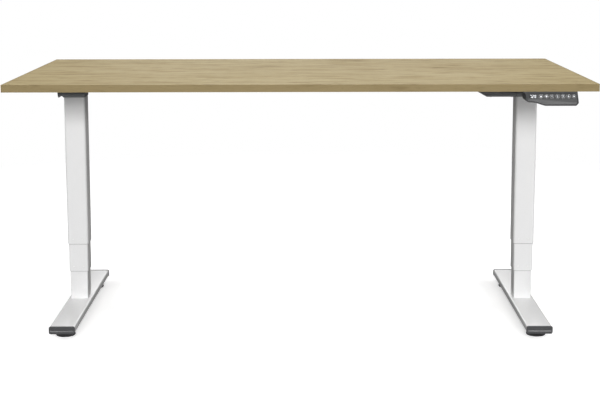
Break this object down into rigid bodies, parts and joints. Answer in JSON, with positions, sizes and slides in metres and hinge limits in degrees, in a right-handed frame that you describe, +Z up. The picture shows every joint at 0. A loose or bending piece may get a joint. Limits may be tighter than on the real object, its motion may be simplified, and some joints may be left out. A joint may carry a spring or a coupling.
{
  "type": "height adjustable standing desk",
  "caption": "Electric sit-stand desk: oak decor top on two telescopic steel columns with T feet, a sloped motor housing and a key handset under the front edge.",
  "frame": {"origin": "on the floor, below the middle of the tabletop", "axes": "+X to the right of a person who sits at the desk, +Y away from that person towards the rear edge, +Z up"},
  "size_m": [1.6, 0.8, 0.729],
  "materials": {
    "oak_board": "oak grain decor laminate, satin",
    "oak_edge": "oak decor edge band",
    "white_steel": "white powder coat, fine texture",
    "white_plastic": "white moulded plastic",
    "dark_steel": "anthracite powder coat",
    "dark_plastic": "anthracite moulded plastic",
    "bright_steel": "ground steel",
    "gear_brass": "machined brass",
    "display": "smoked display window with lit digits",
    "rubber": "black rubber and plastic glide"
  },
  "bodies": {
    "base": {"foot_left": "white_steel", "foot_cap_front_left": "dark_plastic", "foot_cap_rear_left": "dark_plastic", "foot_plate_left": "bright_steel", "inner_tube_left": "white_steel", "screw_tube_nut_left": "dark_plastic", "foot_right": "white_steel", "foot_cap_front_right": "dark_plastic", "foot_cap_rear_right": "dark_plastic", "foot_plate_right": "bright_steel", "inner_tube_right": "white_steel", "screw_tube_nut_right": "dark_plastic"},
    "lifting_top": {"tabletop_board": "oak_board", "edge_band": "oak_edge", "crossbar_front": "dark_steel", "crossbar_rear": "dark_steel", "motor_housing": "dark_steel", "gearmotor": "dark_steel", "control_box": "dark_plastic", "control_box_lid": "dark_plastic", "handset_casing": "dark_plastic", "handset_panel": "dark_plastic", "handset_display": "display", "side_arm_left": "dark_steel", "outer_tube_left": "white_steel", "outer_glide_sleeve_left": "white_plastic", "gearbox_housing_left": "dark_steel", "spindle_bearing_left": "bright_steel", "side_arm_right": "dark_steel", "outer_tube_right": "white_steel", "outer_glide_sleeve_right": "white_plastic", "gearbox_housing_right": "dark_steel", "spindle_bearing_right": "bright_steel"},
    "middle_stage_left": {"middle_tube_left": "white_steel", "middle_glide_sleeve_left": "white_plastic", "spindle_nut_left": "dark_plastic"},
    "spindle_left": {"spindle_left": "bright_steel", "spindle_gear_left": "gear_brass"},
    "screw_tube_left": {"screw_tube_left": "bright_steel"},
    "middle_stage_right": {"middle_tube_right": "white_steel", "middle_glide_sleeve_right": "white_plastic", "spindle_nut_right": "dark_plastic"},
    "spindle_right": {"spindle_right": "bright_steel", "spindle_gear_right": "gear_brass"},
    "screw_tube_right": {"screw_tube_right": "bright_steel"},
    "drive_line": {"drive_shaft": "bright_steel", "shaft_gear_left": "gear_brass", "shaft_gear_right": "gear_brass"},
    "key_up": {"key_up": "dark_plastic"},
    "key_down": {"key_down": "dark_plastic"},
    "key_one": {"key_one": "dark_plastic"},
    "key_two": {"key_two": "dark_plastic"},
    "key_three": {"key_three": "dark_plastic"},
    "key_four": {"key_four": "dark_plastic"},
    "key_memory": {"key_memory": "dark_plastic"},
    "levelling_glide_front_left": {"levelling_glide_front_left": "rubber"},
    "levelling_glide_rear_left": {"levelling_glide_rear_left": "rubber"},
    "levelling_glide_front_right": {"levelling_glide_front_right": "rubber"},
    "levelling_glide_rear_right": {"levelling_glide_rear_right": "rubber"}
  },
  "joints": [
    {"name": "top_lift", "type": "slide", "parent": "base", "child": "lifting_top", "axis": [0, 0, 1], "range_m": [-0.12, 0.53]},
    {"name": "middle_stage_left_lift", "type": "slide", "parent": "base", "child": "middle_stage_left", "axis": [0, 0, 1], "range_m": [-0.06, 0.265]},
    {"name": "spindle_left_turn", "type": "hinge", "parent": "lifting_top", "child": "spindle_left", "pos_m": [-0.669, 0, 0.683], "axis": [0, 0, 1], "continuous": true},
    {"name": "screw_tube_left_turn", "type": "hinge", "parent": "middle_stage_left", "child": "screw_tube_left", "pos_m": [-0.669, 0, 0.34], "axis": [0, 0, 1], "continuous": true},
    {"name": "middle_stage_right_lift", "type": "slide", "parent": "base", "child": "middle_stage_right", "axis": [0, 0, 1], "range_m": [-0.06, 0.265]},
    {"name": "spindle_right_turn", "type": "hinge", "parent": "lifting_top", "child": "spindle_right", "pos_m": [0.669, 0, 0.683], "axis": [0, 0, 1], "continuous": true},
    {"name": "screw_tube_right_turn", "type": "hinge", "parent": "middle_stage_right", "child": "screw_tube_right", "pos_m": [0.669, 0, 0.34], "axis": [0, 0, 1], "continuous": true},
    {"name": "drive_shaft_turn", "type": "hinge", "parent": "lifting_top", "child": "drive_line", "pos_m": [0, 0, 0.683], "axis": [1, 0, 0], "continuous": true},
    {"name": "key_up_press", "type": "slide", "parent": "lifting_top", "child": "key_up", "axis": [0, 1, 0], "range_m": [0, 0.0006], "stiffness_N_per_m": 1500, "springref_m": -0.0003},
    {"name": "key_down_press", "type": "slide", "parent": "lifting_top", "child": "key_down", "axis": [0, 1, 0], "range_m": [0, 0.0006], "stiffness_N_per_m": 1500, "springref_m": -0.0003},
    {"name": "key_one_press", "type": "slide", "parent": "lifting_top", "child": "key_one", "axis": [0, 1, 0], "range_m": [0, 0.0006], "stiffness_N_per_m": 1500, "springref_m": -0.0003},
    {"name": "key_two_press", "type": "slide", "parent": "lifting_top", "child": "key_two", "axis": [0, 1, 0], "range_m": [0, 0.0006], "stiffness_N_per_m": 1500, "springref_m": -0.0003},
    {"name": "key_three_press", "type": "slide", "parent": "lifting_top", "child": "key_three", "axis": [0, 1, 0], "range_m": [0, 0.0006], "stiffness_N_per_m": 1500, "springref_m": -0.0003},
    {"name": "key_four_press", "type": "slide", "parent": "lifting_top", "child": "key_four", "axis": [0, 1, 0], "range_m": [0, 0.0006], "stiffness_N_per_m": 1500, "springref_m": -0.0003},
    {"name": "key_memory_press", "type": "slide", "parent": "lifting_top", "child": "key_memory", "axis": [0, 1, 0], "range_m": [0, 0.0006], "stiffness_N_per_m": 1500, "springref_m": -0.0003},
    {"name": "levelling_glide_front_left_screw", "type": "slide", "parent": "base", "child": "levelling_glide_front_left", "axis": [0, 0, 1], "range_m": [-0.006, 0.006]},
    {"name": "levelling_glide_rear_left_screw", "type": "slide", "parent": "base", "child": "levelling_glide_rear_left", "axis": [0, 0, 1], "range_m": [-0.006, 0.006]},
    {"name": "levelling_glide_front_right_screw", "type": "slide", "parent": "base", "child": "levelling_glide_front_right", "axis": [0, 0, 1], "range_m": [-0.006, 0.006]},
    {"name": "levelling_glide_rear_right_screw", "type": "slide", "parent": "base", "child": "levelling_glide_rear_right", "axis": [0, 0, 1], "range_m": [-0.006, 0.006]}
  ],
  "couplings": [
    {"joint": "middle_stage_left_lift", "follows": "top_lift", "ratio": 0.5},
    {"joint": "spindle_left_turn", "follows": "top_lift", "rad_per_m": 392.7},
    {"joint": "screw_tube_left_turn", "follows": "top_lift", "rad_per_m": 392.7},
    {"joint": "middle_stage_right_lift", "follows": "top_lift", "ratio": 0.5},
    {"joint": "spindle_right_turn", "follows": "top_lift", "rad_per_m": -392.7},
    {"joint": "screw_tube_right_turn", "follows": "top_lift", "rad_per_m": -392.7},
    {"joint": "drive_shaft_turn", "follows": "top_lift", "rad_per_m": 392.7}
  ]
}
==
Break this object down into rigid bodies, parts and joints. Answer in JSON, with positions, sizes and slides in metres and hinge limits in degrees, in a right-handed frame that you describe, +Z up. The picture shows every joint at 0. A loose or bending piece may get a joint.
==
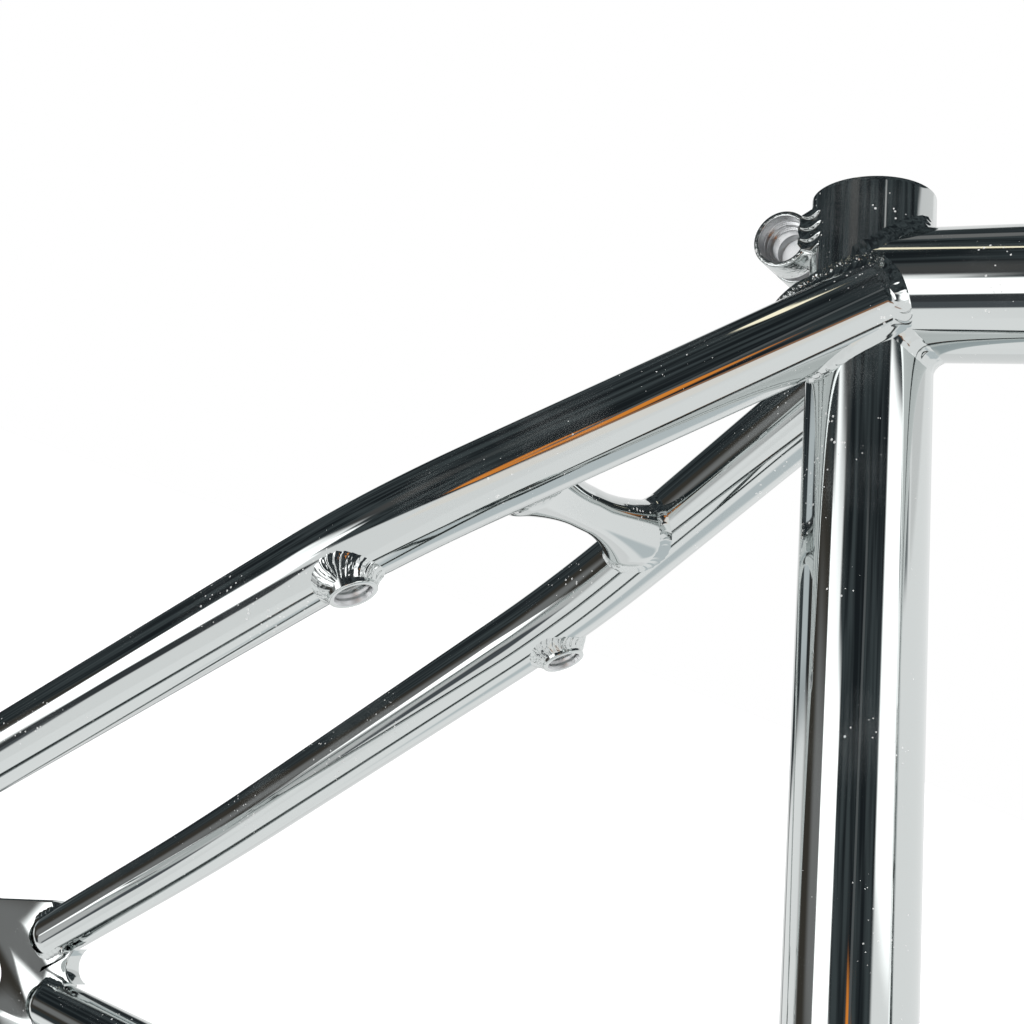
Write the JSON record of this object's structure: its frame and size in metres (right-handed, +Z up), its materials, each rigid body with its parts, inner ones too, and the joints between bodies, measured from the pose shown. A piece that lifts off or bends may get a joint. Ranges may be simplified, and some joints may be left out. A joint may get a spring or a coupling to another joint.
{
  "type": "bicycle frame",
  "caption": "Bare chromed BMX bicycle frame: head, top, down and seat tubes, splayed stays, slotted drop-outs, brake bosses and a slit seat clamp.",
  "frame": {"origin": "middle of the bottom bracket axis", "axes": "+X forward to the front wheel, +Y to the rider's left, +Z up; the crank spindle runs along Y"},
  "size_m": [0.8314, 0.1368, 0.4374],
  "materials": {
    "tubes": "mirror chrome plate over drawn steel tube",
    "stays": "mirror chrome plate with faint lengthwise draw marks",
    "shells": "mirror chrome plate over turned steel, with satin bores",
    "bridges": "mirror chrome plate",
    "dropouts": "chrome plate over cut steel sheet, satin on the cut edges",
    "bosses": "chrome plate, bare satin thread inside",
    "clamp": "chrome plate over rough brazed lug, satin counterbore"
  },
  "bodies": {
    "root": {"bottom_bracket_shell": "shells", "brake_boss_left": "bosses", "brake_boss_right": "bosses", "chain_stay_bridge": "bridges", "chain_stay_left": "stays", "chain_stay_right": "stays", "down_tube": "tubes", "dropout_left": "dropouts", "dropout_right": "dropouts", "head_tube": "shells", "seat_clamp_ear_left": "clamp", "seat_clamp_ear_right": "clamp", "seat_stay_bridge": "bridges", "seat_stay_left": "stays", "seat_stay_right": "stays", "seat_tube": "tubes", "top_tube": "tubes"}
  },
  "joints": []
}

→ AIM OF THE TASK
Return every line above in which the string "joints" occurs.

→ THE COMPLETED TASK
Break this object down into rigid bodies, parts and joints. Answer in JSON, with positions, sizes and slides in metres and hinge limits in degrees, in a right-handed frame that you describe, +Z up. The picture shows every joint at 0. A loose or bending piece may get a joint. Limits may be tighter than on the real object, its motion may be simplified, and some joints may be left out. A joint may carry a spring or a coupling.
  "joints": [
Break this object down into rigid bodies, parts and joints. Answer in JSON, with positions, sizes and slides in metres and hinge limits in degrees, in a right-handed frame that you describe, +Z up. The picture shows every joint at 0. A loose or bending piece may get a joint.
Write the JSON record of this object's structure: its frame and size in metres (right-handed, +Z up), its materials, each rigid body with its parts, inner ones too, and the joints between bodies, measured from the pose shown. A piece that lifts off or bends may get a joint. Ranges may be simplified, and some joints may be left out. A joint may get a spring or a coupling to another joint.
  "joints": []